ダイタクバートラムとアドマイヤドンと

ダイタクバートラムが引退 (netkeiba.com)
ダートの首領、アドマイヤドンが引退 (netkeiba.com)


一昨日ダイタクバートラムの先行きが心配だという記事を書いた矢先、引退と種牡馬入りが昨日発表されました。故障を再発したようで、今後は太陽ファームに繋養されるとのこと。
繋養先が太陽ファームということで、プライベート種牡馬になるのかもしれません。あるいは兄のダイタクリーヴァも引退後、太陽ファームから大きな種牡馬場へ移動したようですので、同じようになるかもしれません。


「ダイタク」のオーナーが競馬界から撤退されて、「生産の雅牧場、育成の太陽ファーム」の関係性が変わってくるかもしれませんが、故郷の牧場が当馬の身元を引き受けるとの話ですので、おそらくは今までと変わりない運営方針だろうと予想され、近い将来、雅牧場からも産駒が誕生することと思います。


種牡馬入り後の展望ですが、社台系のGIを勝った馬クラスの期待はかけられないとしても、なかなかの活躍馬を出したり、将来産駒が故郷の良い繁殖牝馬として牧場に残るぐらいの働きは充分期待できると思います。ステイヤー実績(阪神大賞典など3000m超で3勝)もさることながら、1800mの北九州記念レコード勝ちなどの「速さ」も魅力的です。
なんといっても幸運なことは故郷が雅牧場だったことで、馬産の方針が急転換しなければ、簡単に使い捨てされる心配はなさそうです。

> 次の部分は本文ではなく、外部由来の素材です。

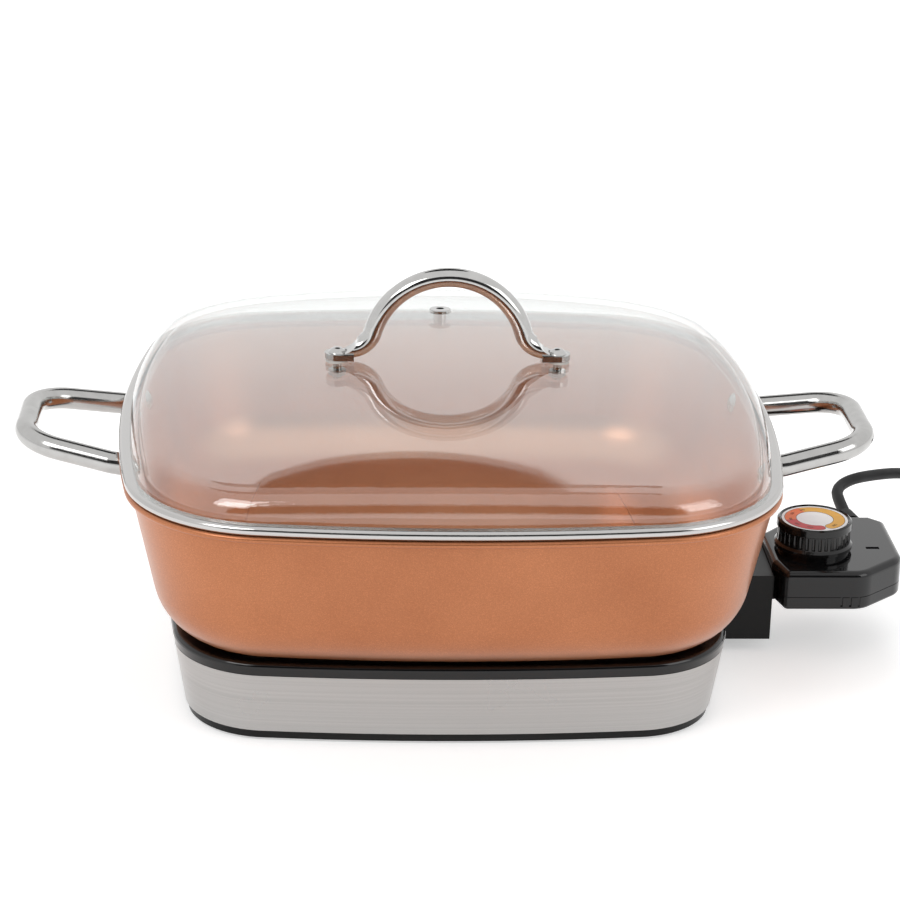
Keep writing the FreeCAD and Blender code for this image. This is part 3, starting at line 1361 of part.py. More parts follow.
def coil_direction(turns):
    small = 0.001
    return (coil_point(turns + small) - coil_point(turns - small)).normalize()


def arc_between(start, apex, end):
    """Arc from start to end whose tangents meet at apex."""
    middle = (start + end) / 2
    chord = (end - start).Length
    half_turn = (apex - start).getAngle(end - start)
    bulge = (apex - middle).normalize() * (chord / 2 * math.tan(half_turn / 2))
    return Part.Arc(start, middle + bulge, end)


def biarc(start, leaving, end, arriving):
    """Two tangent arcs between two points with given directions."""
    span = end - start
    both = leaving + arriving
    dot = span.dot(both)
    spread = 2 * (1 - leaving.dot(arriving))
    reach = (-dot + math.sqrt(dot * dot + spread * span.dot(span))) / spread
    middle = (start + end + (leaving - arriving) * reach) / 2
    return [arc_between(start, start + leaving * reach, middle),
            arc_between(middle, end - arriving * reach, end)]


COIL_TURNS = 2 * COIL_TURNS_IN + COIL_TURNS_CLIMB
COIL_STEPS = 24


def coil_edges():
    straight = 2 * size("cord_radius")
    start = coil_point(0)
    end = coil_point(COIL_TURNS)
    first_way = Vector(1, 0, 0)
    pieces = [line(start - first_way * straight, start)]
    way = first_way
    point = start
    for step in range(1, COIL_STEPS + 1):
        turns = COIL_TURNS * step / COIL_STEPS
        next_point = coil_point(turns)
        next_way = coil_direction(turns) if step < COIL_STEPS else first_way
        pieces += biarc(point, way, next_point, next_way)
        point = next_point
        way = next_way
    pieces.append(line(end, end + first_way * straight))
    return pieces


def least_self_gap(pieces, diameter):
    """Least gap between the coil's turns, from points along its middle line."""
    points = []
    for piece in pieces:
        shape = piece.toShape()
        points += shape.discretize(Number=max(3, int(shape.Length / 2)))
    away = 0
    lengths = [0]
    for before, after in zip(points, points[1:]):
        away += (after - before).Length
        lengths.append(away)
    least = 1e9
    for first in range(0, len(points), 2):
        for second in range(first + 1, len(points), 2):
            if lengths[second] - lengths[first] > 6 * diameter:
                least = min(least, (points[second] - points[first]).Length)
    return least - diameter


def tube(name, pieces, radius):
    """Round tube along a path, as one solid."""
    path = Part.Wire([piece.toShape() for piece in pieces])
    start = path.Edges[0].firstVertex().Point
    direction = (path.Edges[0].lastVertex().Point - start).normalize()
    profile = Part.Wire([Part.Circle(start, direction, radius).toShape()])
    feature = doc.addObject("Part::Feature", name)
    feature.Shape = path.makePipeShell([profile], True, False)
    expected = math.pi * radius * radius * path.Length
    print(name, "length %.1f" % path.Length, "volume share %.4f" % (feature.Shape.Volume / expected))
    return feature


def free_path(points, name):
    """Path through route points with arcs as large as their runs allow."""
    radii = []
    for before, point, after in zip(points, points[1:], points[2:]):
        shorter = min((point - before).Length, (after - point).Length)
        turn = (point - before).getAngle(after - point)
        radii.append(0.45 * shorter / math.tan(turn / 2))
    print(name, "radii", [round(radius) for radius in radii])
    return rounded_path(points, radii)


PLUG_LONG = 34


def make_cord():
    radius = size("cord_radius")
    keep("mains_cord", tube("cord_tube", free_path(cord_points(), "mains_cord"), radius))
    turns = coil_edges()
    print("coil self gap %.2f" % least_self_gap(turns, 2 * radius))
    keep("cord_coil", tube("coil_tube", turns, radius))
    start = coil_point(COIL_TURNS) + Vector(2 * radius, 0, 0)
    plug_start = start + Vector(30, 0, 0)
    start = start + Vector(size("seat"), 0, 0)
    tail = [start, start + Vector(8, 0, 0), start + Vector(18, -0.6, 0.1), start + Vector(25, -0.6, 0.1),
            plug_start - Vector(size("seat"), 0, 0)]
    tail[3] = Vector(tail[3].x, plug_start.y, plug_start.z)
    keep("cord_tail", tube("tail_tube", free_path(tail, "cord_tail"), radius))
    make_plug(plug_start)


def make_plug(start):
    """Two-blade plug: moulded body with a tapered neck, and flat blades with round holes."""
    radius = size("cord_radius")
    neck = round_solid("plug_neck", [(0, 0), (radius + 0.8, 0), (radius + 2.6, 14), (0, 14)],
                       at(*start, towards=Vector(1, 0, 0)))
    half_high = 9.8
    half_wide = 12.5
    face = start.x + 10 + PLUG_LONG
    form = new_body("plug_form")
    small = new_sketch(form, "plug_back", "YZ_Plane", "%.4f" % (start.x + 10))
    large = new_sketch(form, "plug_front", "YZ_Plane", "%.4f" % face)
    for sketch, wide, high in ((small, half_wide * 0.62, half_high * 0.7), (large, half_wide, half_high)):
        corners = [flat(start.y - wide, start.z - high), flat(start.y + wide, start.z - high),
                   flat(start.y + wide, start.z + high), flat(start.y - wide, start.z + high)]
        for piece in closed_rounded(corners, (4, 4, 4, 4)):
            sketch.addGeometry(piece, False)
    doc.recompute()
    loft = form.newObject("PartDesign::AdditiveLoft", "plug_loft")
    loft.Profile = small
    loft.Sections = [large]
    doc.recompute()
    blades = []
    slots = []
    for side in (-1, 1):
        low = ("%.4f" % (face - 6), "%.4f" % (start.y + side * 6.35 - 0.75), "%.4f" % (start.z - 3.2))
        high = ("%.4f" % (face + 17), "%.4f" % (start.y + side * 6.35 + 0.75), "%.4f" % (start.z + 3.2))
        blade = block("blade", low, high)
        slot_low = tuple("%s - Sizes.seat" % value for value in low)
        slot_high = tuple("%s + Sizes.seat" % value for value in high)
        slots.append(block("blade_slot", slot_low, slot_high))
        hole = cylinder("blade_hole", "1.6", "6", at(face + 12, start.y + side * 6.35 - 3, start.z, towards=Vector(0, 1, 0)))
        blades.append(cut("blade_drilled", blade, [hole]))
    keep("plug_body", cut("plug_slotted", fuse("plug_raw", [neck, form]), slots))
    keep("plug_blades", group("blade_pair", blades))


for job in (make_pan, make_pan_rivets, make_lid_glass, make_lid_band, make_lid_handle, make_lid_fasteners,
            make_vent, make_lip_ring, make_frame, make_steel_band, make_bottom_plate, make_feet, make_heater,
            make_terminals, make_posts, make_reflector, make_shroud, make_control_shells, make_contacts,
            make_thermostat, make_knob, make_relief, make_cord):
    job()
make_side_handle("left_handle", -1)
make_side_handle("right_handle", 1)

doc.recompute()
for thing in doc.Objects:
    if "Invalid" in thing.State or "Error" in thing.State:
        raise RuntimeError("failed: " + thing.Name)
os.makedirs("parts", exist_ok=True)
for name, thing in RESULTS.items():
    if thing.Shape.isNull() or not thing.Shape.isValid():
        raise RuntimeError("not a valid shape: " + name)
    print(name, len(thing.Shape.Solids), round(thing.Shape.Volume))
    moved = thing.Shape.translated(Vector(-size("frame_shift"), 0, 0))
    moved.exportStep("parts/%s.step" % name)
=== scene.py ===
"""Looks of an electric skillet: copper pan, glass lid, steel and black base, heat control and lead.

Metres throughout, in the part's own frame: front -Y, right +X, the table at height 0.
"""

import json
import logging
import math
from dataclasses import dataclass
from enum import Enum
from typing import Any, Protocol, Sequence

import bmesh
import bpy
from mathutils import Matrix, Vector

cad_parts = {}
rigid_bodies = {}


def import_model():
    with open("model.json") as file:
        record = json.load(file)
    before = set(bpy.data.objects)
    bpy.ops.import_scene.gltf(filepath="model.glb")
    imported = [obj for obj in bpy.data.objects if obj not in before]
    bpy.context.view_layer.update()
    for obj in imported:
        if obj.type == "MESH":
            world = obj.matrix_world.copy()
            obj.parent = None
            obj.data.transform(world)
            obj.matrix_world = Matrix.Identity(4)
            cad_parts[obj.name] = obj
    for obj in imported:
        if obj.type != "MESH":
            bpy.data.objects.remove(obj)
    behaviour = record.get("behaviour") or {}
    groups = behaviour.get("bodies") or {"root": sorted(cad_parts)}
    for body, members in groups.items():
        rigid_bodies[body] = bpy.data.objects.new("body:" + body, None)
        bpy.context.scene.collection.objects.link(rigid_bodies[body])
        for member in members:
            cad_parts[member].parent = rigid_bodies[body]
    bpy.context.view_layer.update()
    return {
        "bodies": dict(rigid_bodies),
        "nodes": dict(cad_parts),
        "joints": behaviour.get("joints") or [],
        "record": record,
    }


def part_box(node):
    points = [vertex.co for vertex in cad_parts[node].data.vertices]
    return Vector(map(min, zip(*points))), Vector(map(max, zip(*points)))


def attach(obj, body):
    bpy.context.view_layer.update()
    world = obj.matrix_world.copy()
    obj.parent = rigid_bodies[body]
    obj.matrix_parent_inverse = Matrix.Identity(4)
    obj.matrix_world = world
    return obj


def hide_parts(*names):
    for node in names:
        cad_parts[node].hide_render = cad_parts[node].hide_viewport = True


MM = 0.001
SAME_POINT = 1e-7
METAL_RELIEF = 0.00004
MOULDED_RELIEF = 0.00005
WHITE = (1.0, 1.0, 1.0, 1.0)
UPWARDS = (0.0, 0.0, 1.0)
Colour = tuple[float, float, float]
Socket = bpy.types.NodeSocket
log = logging.getLogger("skillet")


class Grain(Enum):
    """Direction of the fine lines in a metal's finish, as a stretch of the pattern along X, Y and Z."""

    LEVEL = (3.0, 3.0, 1400.0)
    ACROSS = (1400.0, 3.0, 1400.0)
    NONE = (160.0, 160.0, 160.0)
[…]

ダイタクバートラムと兄・ダイタクリーヴァは、父がダンスインザダークフジキセキで、共にサンデーサイレンスの孫にあたる、3/4同血の兄弟です。また、牧場の先輩で、水沢の重賞を勝ったリリーサージャンの父のダイタクサージャンは従兄になります。
このダイタクサージャンサンデーサイレンス×テスコボーイ×ネヴァーイチバン(牝)という血統で、ダンスインザダーク(その父サンデーサイレンス)×サクラユタカオー(その父テスコボーイ)×ネヴァーイチバンのダイタクバートラムとは非常に近い血統構成をしています。また、両馬の叔父にあたるダイタクヘリオスの子供ではGI馬・ダイタクヤマト種牡馬になっています。


雅牧場ではリーヴァ・サージャン・ヤマトの3頭とも交配に使っていて、ここにバートラムが加わるとなると、その使い分けが少し心配になりますね。繁殖牝馬の血統構成がどれも似かよったものになり、さらに生産馬同士の交配によって近親度が高まって弊害が出ないかと。。。
ですが、雅牧場はこういうことをしてしまう牧場ですから、外野の心配などまるで杞憂に終わるのではないかと思います。あちらでは近親交配によるリスクなんてものはたぶん承知の上のことなのでしょう。ダイタクバートラムの血についても、門外不出の馬産のノウハウを駆使して、きっと将来、産駒から強い馬を出してくることと思います。


ダイタクバートラムの引退と時を同じくして、アドマイヤドンも現役を引退し、種牡馬になることを発表しました。こちらは門別のブリーダーズスタリオンステーションで繋養されるとのこと。
この両馬には共通点があって、どちらも近親に活躍馬が多く、半兄弟が種牡馬入りしているとが挙げられます。比較的遠い将来の話になってしまいますが、内国産種牡馬の産駒が国内・海外でもっと活躍するようになり、日本ゆかりの血が広まったならば、スプリングネヴァーの4×5、とか、ベガの4×5、などというインブリードを持つ活躍馬が誕生するかもしれません。
Mumtaz Mahal や Selene を例に挙げると「吹きすぎ」ですが、名繁殖牝馬の血は競走馬の能力にかなり強力に影響すると見ています。両馬やその兄弟が種牡馬として成功すれば(アドマイヤベガは惜しくも早逝してしまいましたが)、そのまた将来に楽しみが広がりそうです。


これ以上書くとツッコまれた時にボロが出るので、ここまでにします(笑)。